INSTRUCTIONS TO FOLLOW: Up to and including the line with "last_run = 143.0", return every line from the start of the entries below exactly.

RECORDS FOR THIS EXERCISE:
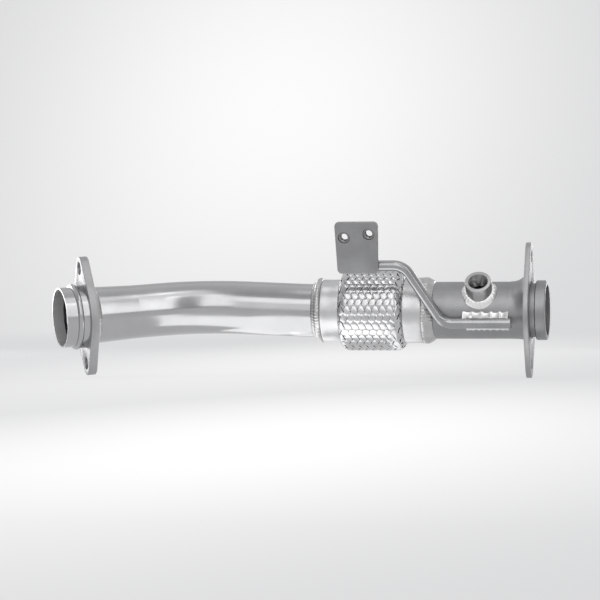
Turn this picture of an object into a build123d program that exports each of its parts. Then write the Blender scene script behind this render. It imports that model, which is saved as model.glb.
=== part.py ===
from build123d import *
import os
from math import asin, cos, pi, radians, sin, tan

# Exhaust flex pipe, in millimetres and degrees.
# +X runs along the flex and out of the outlet, +Z is up, and the bracket and the sensor boss are on
# the -Y side. The origin is the centre of the outlet flange's outer face.

# Tubes
tube_wall = 1.5
inlet_tube_od = 50.8
outlet_tube_od = 54.0

# Route of the inlet tube, from the flex to the inlet mouth
kink_gap = 0.5  # from the flex's bead to the start of the small upward kink
kink_rise = 2.5
kink_radius = 250.0
middle_run = 102.0
inlet_turn = 29.0  # the last run turns this far towards -Y
inlet_dip = 4.3  # and this far below the horizontal
bend_radius = 170.0
last_run = 143.0

# Flexible coupling
outlet_run = 101.7  # from the outlet flange's outer face to the flex's end
collar_length = 18.4
collar_gauge = 1.75
collar_edge = 0.6
flex_length = 60.4  # between the collars
tube_insertion = 12.0
liner_gauge = 0.8
liner_clearance = 0.4
liner_pitch = 6.0
liner_step = 1.0
liner_slope = 0.8
bellows_gauge = 0.5
bellows_clearance = 0.4
convolution_count = 7
convolution_slope = 0.8

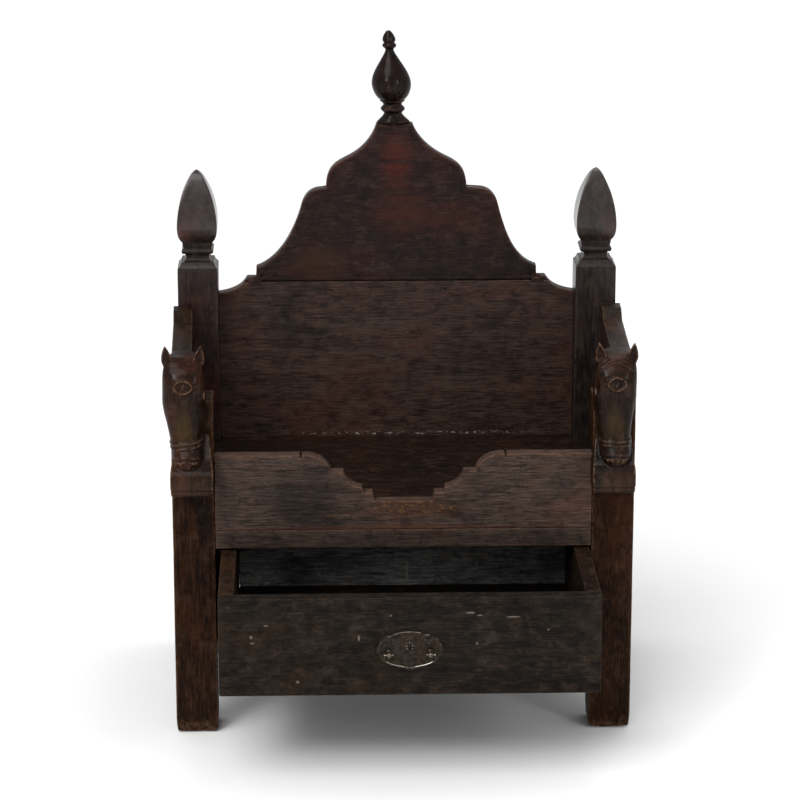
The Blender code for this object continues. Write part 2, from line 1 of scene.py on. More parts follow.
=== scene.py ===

ANSWER TO THIS PROBLEM:
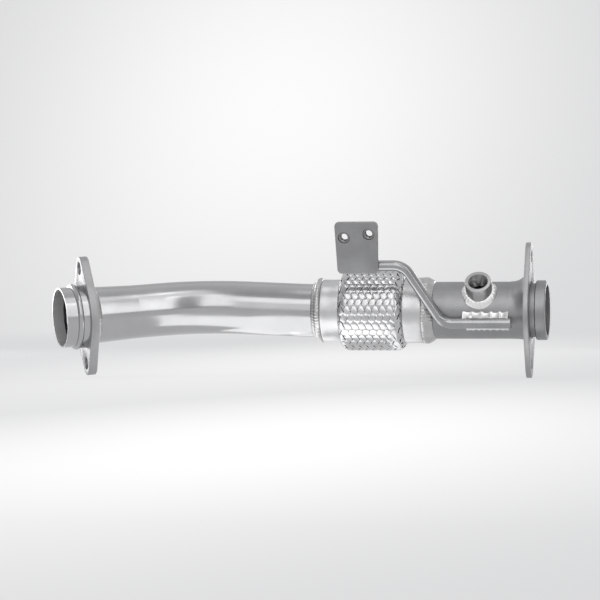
Turn this picture of an object into a build123d program that exports each of its parts. Then write the Blender scene script behind this render. It imports that model, which is saved as model.glb.
=== part.py ===
from build123d import *
import os
from math import asin, cos, pi, radians, sin, tan

# Exhaust flex pipe, in millimetres and degrees.
# +X runs along the flex and out of the outlet, +Z is up, and the bracket and the sensor boss are on
# the -Y side. The origin is the centre of the outlet flange's outer face.

# Tubes
tube_wall = 1.5
inlet_tube_od = 50.8
outlet_tube_od = 54.0

# Route of the inlet tube, from the flex to the inlet mouth
kink_gap = 0.5  # from the flex's bead to the start of the small upward kink
kink_rise = 2.5
kink_radius = 250.0
middle_run = 102.0
inlet_turn = 29.0  # the last run turns this far towards -Y
inlet_dip = 4.3  # and this far below the horizontal
bend_radius = 170.0
last_run = 143.0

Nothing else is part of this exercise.